Find the least number for which the proportion of bouncy numbers is exactly 99%.

The first step is to determine if a number is bouncy. Using the properties of a bouncy number, that it is neither increasing nor decreasing, we will define a function that returns true if the number is bouncy.

def bouncy(n):
    """
    return true if the number is bouncy and false otherwise
    """
    number = list(map(int, str(n))) # list of digits
    increasing = sorted(number) # if number is sorted, it is increasing
    decreasing = increasing[::-1] # if number is sorted in reverse, it is decreasing
    return increasing != number and decreasing != number

Next, we will find the least number for which the proportion of bouncy numbers is exactly 99%.

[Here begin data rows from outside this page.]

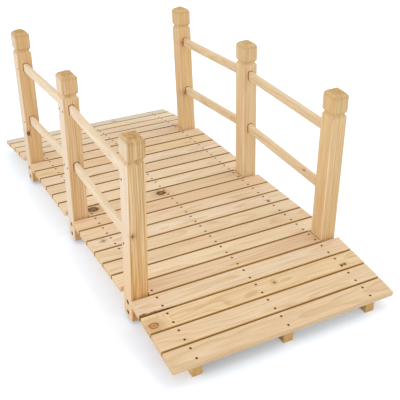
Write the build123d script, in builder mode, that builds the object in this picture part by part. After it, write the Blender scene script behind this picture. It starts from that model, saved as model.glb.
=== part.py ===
from build123d import *

import os
from collections import namedtuple
from math import atan2, copysign, cos, degrees, radians, sin

# Garden moon bridge in plain softwood, about 60 in long: three arched runners carry
# 23 deck boards, and six capped posts carry two rails on each side.
# +X runs along the bridge to its near end, +Y across it, +Z up. The runners' feet stand
# on z = 0, and the origin is under the middle of the deck.

# Deck boards
board_count = 23
board_width = 62.0
board_gap = 4.3
board_length = 670.0
board_thickness = 15.0
board_edge_chamfer = 1.0

# Deck line: a nearly level crown, then a ramp that bends down at each end
crown_boards = 15
crown_radius = 36000.0
ramp_start_angle = 5.9
ramp_radius = 5800.0

# Runners, cut from one wide board each
runner_depth = 74.0
runner_thickness = 28.0
runner_end_recess = 9.0
runner_foot_length = 150.0
runner_arch_rise = 12.0

# Posts
post_length_x = 54.0
post_width_y = 49.0
post_inset = 7.0
post_lean = 3.5
post_board = 7
post_below_deck = 76.0
post_arris_chamfer = 1.5
post_board_clearance = 2.0

# Post heads, measured up the post from the deck
shoulder_height = 398.0
neck_half_height = 9.0
neck_depth = 6.0
cap_block_height = 46.0
cap_bevel_rise = 8.0
cap_bevel_inset = 6.5
cap_peak_rise = 8.0
cap_peak_flat = 2.0

# Rails
rail_height = 32.0
rail_thickness = 15.0
rail_edge_radius = 6.5
upper_rail_on_middle_post = 365.0
lower_rail_on_middle_post = 179.0
upper_rail_on_end_post = 348.0
lower_rail_on_end_post = 156.0

# Mortises: the rail beds on the bottom of its mortise and has play on the other sides
mortise_depth = 20.0
mortise_side_play = 1.9
mortise_top_play = 1.0
mortise_end_play = 0.3

# Bolts that hold each post to its runner
bolt_hole_radius = 3.25
bolt_recess_radius = 7.0
bolt_recess_depth = 9.0
upper_bolt_below_deck = 28.0
lower_bolt_below_deck = 61.0

board_pitch = board_width + board_gap
crown_half_length = crown_boards / 2 * board_pitch
deck_half_length = board_count / 2 * board_pitch - board_gap / 2
post_outer_y = board_length / 2 - post_inset
post_inner_y = post_outer_y - post_width_y
post_centre_y = post_outer_y - post_width_y / 2
runner_offset = post_inner_y - runner_thickness / 2
rail_heights_on_middle_post = {"upper": upper_rail_on_middle_post, "lower": lower_rail_on_middle_post}
rail_heights_on_end_post = {"upper": upper_rail_on_end_post, "lower": lower_rail_on_end_post}
bolt_drops_below_deck = (upper_bolt_below_deck, lower_bolt_below_deck)
sides = {"left": -1, "right": 1}
bays = {"near": 1, "far": -1}
DeckPoint = namedtuple("DeckPoint", "x z slope")


def deck_line(along):
    """The boards' underside, at a distance along the deck from mid-span."""
    crown = min(abs(along), crown_half_length)
    ramp = abs(along) - crown
    slope = crown / crown_radius
    x = crown_radius * sin(slope)
    z = runner_depth - crown_radius * (1 - cos(slope))
    if ramp > 0:
        start = slope + radians(ramp_start_angle)
        slope = start + ramp / ramp_radius
        x += ramp_radius * (sin(slope) - sin(start))
        z += ramp_radius * (cos(slope) - cos(start))
    return DeckPoint(copysign(x, along), z, copysign(slope, along))


def leaning_plane(x, y, z, lean):
    """A plane across an upright that leans towards +X by an angle in radians."""
    return Plane(origin=(x, y, z), x_dir=(cos(lean), 0, -sin(lean)), z_dir=(sin(lean), 0, cos(lean)))


def save(piece, name):
    piece.part.label = name
    export_step(piece.part, f"parts/{name}.step")


# Posts stand in the deck's thickness, so their heights count from the boards' top.
def post_frame(place, side):
    """The post's own axes at deck level; place is 1 near, 0 middle, -1 far."""
    point = deck_line(place * post_board * board_pitch)
    top = board_thickness
    return leaning_plane(
        point.x + top * sin(point.slope),
        side * post_centre_y,
        point.z + top * cos(point.slope),
        radians(place * post_lean),
    )


def rail_line(bay, side, level):
    """Where a rail's axis crosses the middle post's axis and the end post's axis."""
    middle = post_frame(0, side)
    end = post_frame(bay, side)
    start = middle.origin + middle.z_dir * rail_heights_on_middle_post[level]
    finish = end.origin + end.z_dir * rail_heights_on_end_post[level]
    return start, finish


def rail_ends(bay, side, level):
    """The two ends of a rail, each inside its post, and the rail's length."""
    start, finish = rail_line(bay, side, level)
    run = (finish - start).normalized()
    buried = post_length_x / 2 - mortise_depth + mortise_end_play
    return start + run * buried, finish - run * buried, run


def rail_section_plane(origin, run):
    """A plane across a rail with its local Y upwards."""
    return Plane(origin=origin, x_dir=(0, copysign(1, run.X), 0), z_dir=run)


def make_board(number):
    place = deck_line(((board_count + 1) / 2 - number) * board_pitch)
    beside_post = abs(number - (board_count + 1) / 2) in (0, post_board)
    length = 2 * (post_inner_y - post_board_clearance) if beside_post else board_length
    frame = leaning_plane(place.x, 0, place.z, place.slope)
    with BuildPart() as board:
        with BuildSketch(frame):
            Rectangle(board_width, length)
        extrude(amount=board_thickness)
        top = board.faces().sort_by(Axis(frame.origin, frame.z_dir))[-1]
        chamfer(top.edges(), board_edge_chamfer)
    return board


def make_runner(y, holes):
    """A runner with an arched top, and a shallow relief arch between its two feet."""
    end = deck_line(deck_half_length - runner_end_recess)
    kink = deck_line(crown_half_length)
    ramp_middle = deck_line((crown_half_length + deck_half_length - runner_end_recess) / 2)
    foot_x = end.x - runner_foot_length
    with BuildPart() as runner:
        with BuildSketch(Plane.XZ.offset(-y)):
            with BuildLine():
                ThreePointArc((-kink.x, kink.z), (0, runner_depth), (kink.x, kink.z))
                ramp = ThreePointArc((kink.x, kink.z), (ramp_middle.x, ramp_middle.z), (end.x, end.z))
                front = Line(ramp @ 1, (end.x, 0))
                foot = Line(front @ 1, (foot_x, 0))
                mirror(ramp, about=Plane.YZ)
                mirror(front, about=Plane.YZ)
                mirror(foot, about=Plane.YZ)
                ThreePointArc((foot_x, 0), (0, runner_arch_rise), (-foot_x, 0))
            make_face()
        extrude(amount=runner_thickness / 2, both=True)
        for place in holes:
            frame = post_frame(place, copysign(1, y))
            for drop in bolt_drops_below_deck:
                spot = frame.origin - frame.z_dir * drop
                with Locations(Plane(origin=(spot.X, y, spot.Z), z_dir=(0, 1, 0))):
                    Cylinder(bolt_hole_radius, 2 * runner_thickness, mode=Mode.SUBTRACT)
    return runner


def grow_section(frame, height, inset, rise, taper=0.0):
    """One storey of the post: its section, drawn in by inset, carried up by rise."""
    with BuildSketch(frame.offset(height)) as section:
        Rectangle(post_length_x - 2 * inset, post_width_y - 2 * inset)
    extrude(section.sketch, amount=rise, taper=taper)


def make_post(place, side):
    frame = post_frame(place, side)
    neck_taper = degrees(atan2(neck_depth, neck_half_height))
    bevel_taper = degrees(atan2(cap_bevel_inset, cap_bevel_rise))
    peak_inset = (post_width_y - cap_peak_flat) / 2 - cap_bevel_inset
    peak_taper = degrees(atan2(peak_inset, cap_peak_rise))
    neck_height = shoulder_height + neck_half_height
    block_height = neck_height + neck_half_height
    bevel_height = block_height + cap_block_height
    peak_height = bevel_height + cap_bevel_rise
    with BuildPart() as post:
        grow_section(frame, -post_below_deck, 0, post_below_deck + shoulder_height)
        grow_section(frame, shoulder_height, 0, neck_half_height, neck_taper)
        grow_section(frame, neck_height, neck_depth, neck_half_height, -neck_taper)
        grow_section(frame, block_height, 0, cap_block_height)
        grow_section(frame, bevel_height, 0, cap_bevel_rise, bevel_taper)
        grow_section(frame, peak_height, cap_bevel_inset, cap_peak_rise, peak_taper)
        arrises = post.edges().filter_by(Axis(frame.origin, frame.z_dir))
        chamfer(arrises, post_arris_chamfer)
        cut_mortises(place, side)
        cut_bolt_holes(frame, side)
    return post


def cut_mortises(place, side):
    """A rounded mortise for every rail that ends in this post."""
    slot_width = rail_thickness + 2 * mortise_side_play
    slot_height = rail_height + mortise_top_play
    for bay in bays.values():
        if place not in (0, bay):
            continue
        for level in rail_heights_on_middle_post:
            start, finish, run = rail_ends(bay, side, level)
            if place == 0:
                plane = rail_section_plane(start - run * mortise_end_play, run)
            else:
                plane = rail_section_plane(finish + run * mortise_end_play, run)
            out = 2 * mortise_depth if place == 0 else -2 * mortise_depth
            with BuildSketch(plane) as slot:
                with Locations((0, mortise_top_play / 2)):
                    RectangleRounded(slot_width, slot_height, rail_edge_radius)
            extrude(slot.sketch, amount=out, mode=Mode.SUBTRACT)


def cut_bolt_holes(frame, side):
    """Recessed bolt holes through the foot of the post."""
    outward = Vector(0, side, 0)
    face = frame.origin + outward * post_width_y / 2
    for drop in bolt_drops_below_deck:
        with Locations(Plane(origin=face - frame.z_dir * drop, z_dir=outward)):
            CounterBoreHole(bolt_hole_radius, bolt_recess_radius, bolt_recess_depth, post_width_y)


def make_rail(bay, side, level):
    start, finish, run = rail_ends(bay, side, level)
    with BuildPart() as rail:
        with BuildSketch(rail_section_plane(start, run)):
            RectangleRounded(rail_thickness, rail_height, rail_edge_radius)
        extrude(amount=(finish - start).length)
    return rail


os.makedirs("parts", exist_ok=True)

for number in range(1, board_count + 1):
    save(make_board(number), f"deck_board_{number:02d}")

save(make_runner(0, ()), "runner_middle")
for side_name, side in sides.items():
    save(make_runner(side * runner_offset, (-1, 0, 1)), f"runner_{side_name}")
    save(make_post(0, side), f"post_{side_name}_middle")
    for bay_name, bay in bays.items():
        save(make_post(bay, side), f"post_{side_name}_{bay_name}")
        for level in rail_heights_on_middle_post:
            save(make_rail(bay, side, level), f"rail_{side_name}_{bay_name}_{level}")
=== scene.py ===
from functools import partial
from math import cos, pi, radians, sin
from random import Random

import bmesh
import bpy
from mathutils import Matrix, Vector


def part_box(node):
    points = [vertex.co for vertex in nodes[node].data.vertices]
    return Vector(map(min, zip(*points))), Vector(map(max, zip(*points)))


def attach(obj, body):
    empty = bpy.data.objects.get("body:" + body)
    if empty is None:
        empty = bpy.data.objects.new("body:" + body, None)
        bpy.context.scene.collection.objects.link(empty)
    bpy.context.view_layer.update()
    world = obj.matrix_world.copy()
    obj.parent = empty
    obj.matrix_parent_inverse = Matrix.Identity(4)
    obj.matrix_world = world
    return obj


# A small garden moon bridge in plain, unstained pine on a white studio floor.
# Metres; +X runs along the bridge to its near end, +Y across it, +Z up.

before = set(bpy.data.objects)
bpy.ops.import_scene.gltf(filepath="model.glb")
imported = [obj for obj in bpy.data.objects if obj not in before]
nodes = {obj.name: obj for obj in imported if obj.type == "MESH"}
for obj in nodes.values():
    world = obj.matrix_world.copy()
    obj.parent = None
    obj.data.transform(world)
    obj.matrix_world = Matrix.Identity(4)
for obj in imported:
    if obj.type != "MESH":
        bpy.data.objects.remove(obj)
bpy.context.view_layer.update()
scene = bpy.context.scene

SIDES = {"left": -1, "right": 1}
PLACES = {"near": 1, "middle": 0, "far": -1}
BOARDS = [f"deck_board_{number:02d}" for number in range(1, 24)]
RUNNERS = [f"runner_{place}" for place in ("left", "middle", "right")]
POSTS = [f"post_{side}_{place}" for side in SIDES for place in PLACES]
RAILS = [
    f"rail_{side}_{bay}_{level}"
    for side in SIDES
    for bay in ("near", "far")
    for level in ("upper", "lower")
]

# Camera, from the lines of the deck, posts and runners in the photograph
CAMERA_PLACE = (2.1481, -0.95021, 1.34348)
CAMERA_AZIMUTH = radians(29.031)
CAMERA_ELEVATION = radians(23.757)
CAMERA_LENS = 71.96
CAMERA_SHIFT = (-0.075, -0.175)


def make_camera():
    data = bpy.data.cameras.new("camera")
    data.sensor_width = 36
    data.lens = CAMERA_LENS
    data.shift_x, data.shift_y = CAMERA_SHIFT
    data.clip_end = 50
    camera = bpy.data.objects.new("camera", data)
    level = cos(CAMERA_ELEVATION)
    back = Vector((cos(CAMERA_AZIMUTH) * level, -sin(CAMERA_AZIMUTH) * level, sin(CAMERA_ELEVATION)))
    camera.rotation_mode = "QUATERNION"
    camera.rotation_quaternion = back.to_track_quat("Z", "Y")
    camera.location = CAMERA_PLACE
    scene.collection.objects.link(camera)
    scene.camera = camera


make_camera()
scene.view_settings.view_transform = "Standard"

# Deck boards; the short ones stand between posts, and the one at mid-span lies level
SHORT_BOARDS = (5, 12, 19)
board_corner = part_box("deck_board_12")[1]
BOARD_HALF_WIDTH = board_corner.x
SHORT_BOARD_HALF_LENGTH = board_corner.y

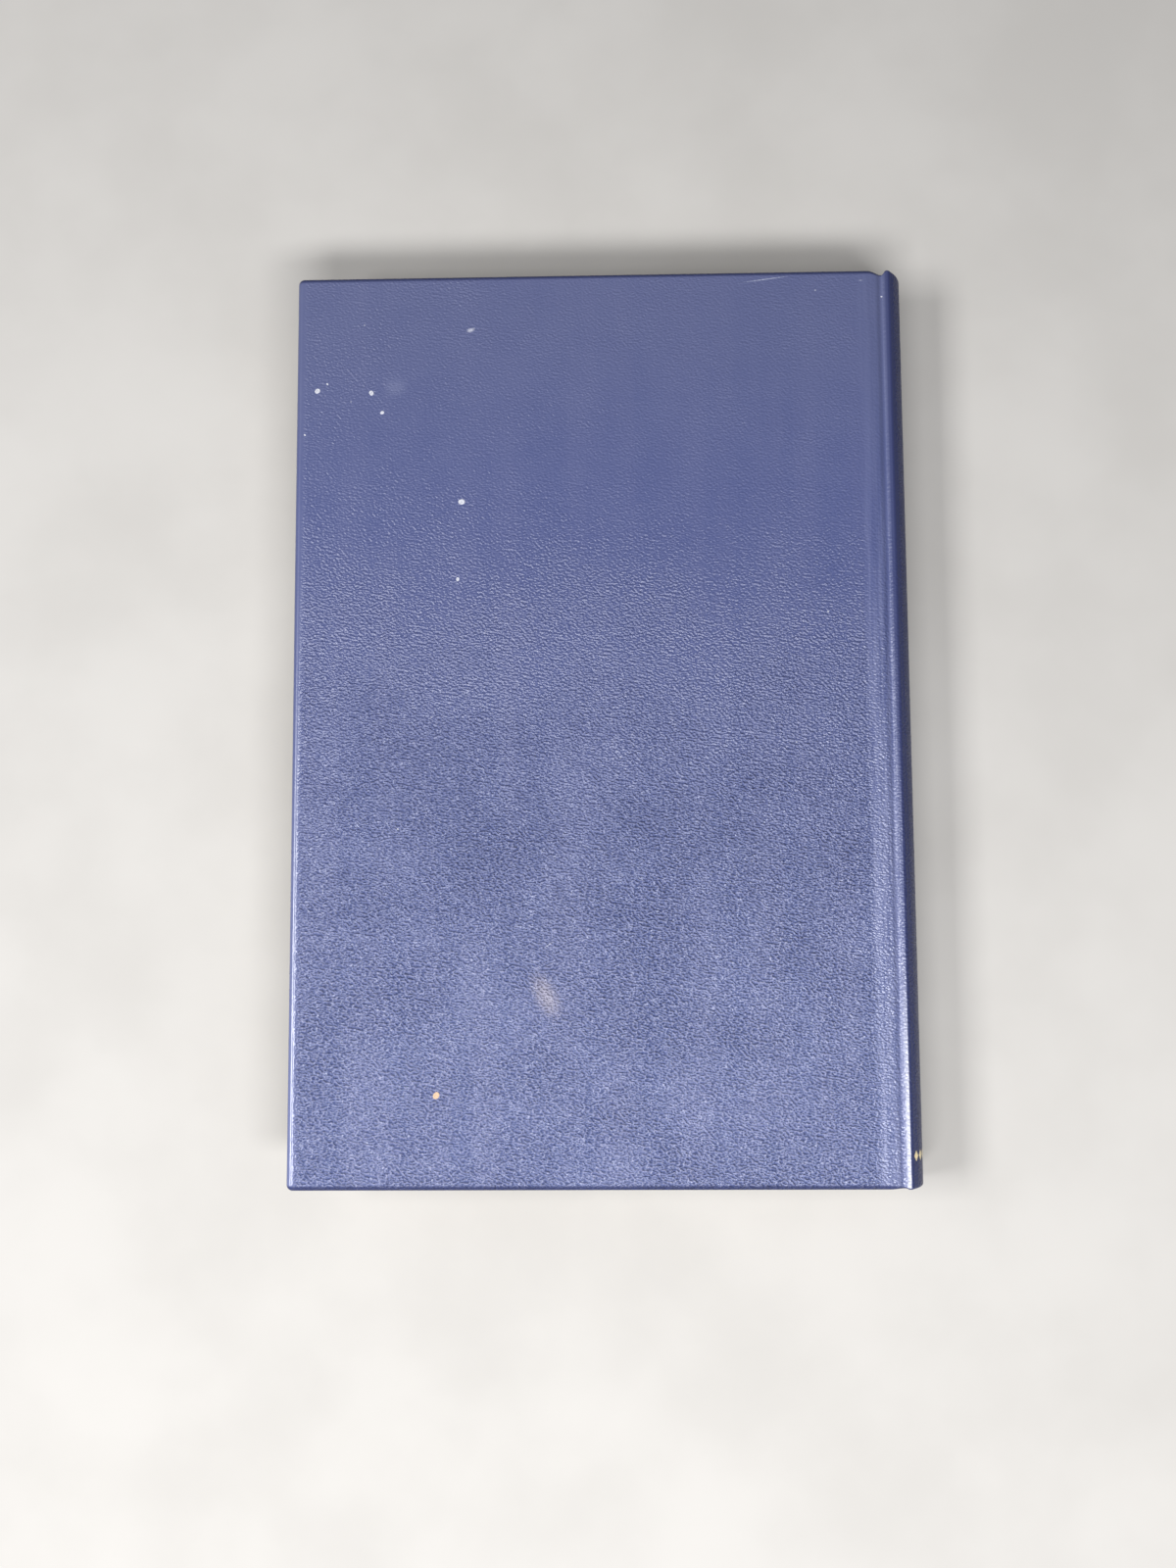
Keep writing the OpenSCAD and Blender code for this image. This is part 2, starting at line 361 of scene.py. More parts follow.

I found that a while loop would work well in this case because we want the loop to run until we find the number when the proportion equals 99%. Each iteration we will check whether the number is bouncy and whether the proportion of bouncy numbers equals 99% beginning at 100.

def prop_bouncy():
    """
    return least number where the proportion of bouncy numbers that is exactly 99%
    """
    total = 100 # no bouncy numbers below 100
    bouncy_n = 0 
    
    # continue finding bouncy numbers until proportion hits 99%
    while bouncy_n / total != 0.99:
        # determine if number is bouncy then increment count by one if is bouncy
        if bouncy(total) is True:
            bouncy_n += 1
        # if proportion is eactly 99%, return number
        if bouncy_n / total == 0.99:
            return total
        # increment total to continue finding least number
        else:
            total += 1 
            
print(prop_bouncy())

1587000

The least number for which the proportion of bouncy numbers is exactly 99% is 1587000.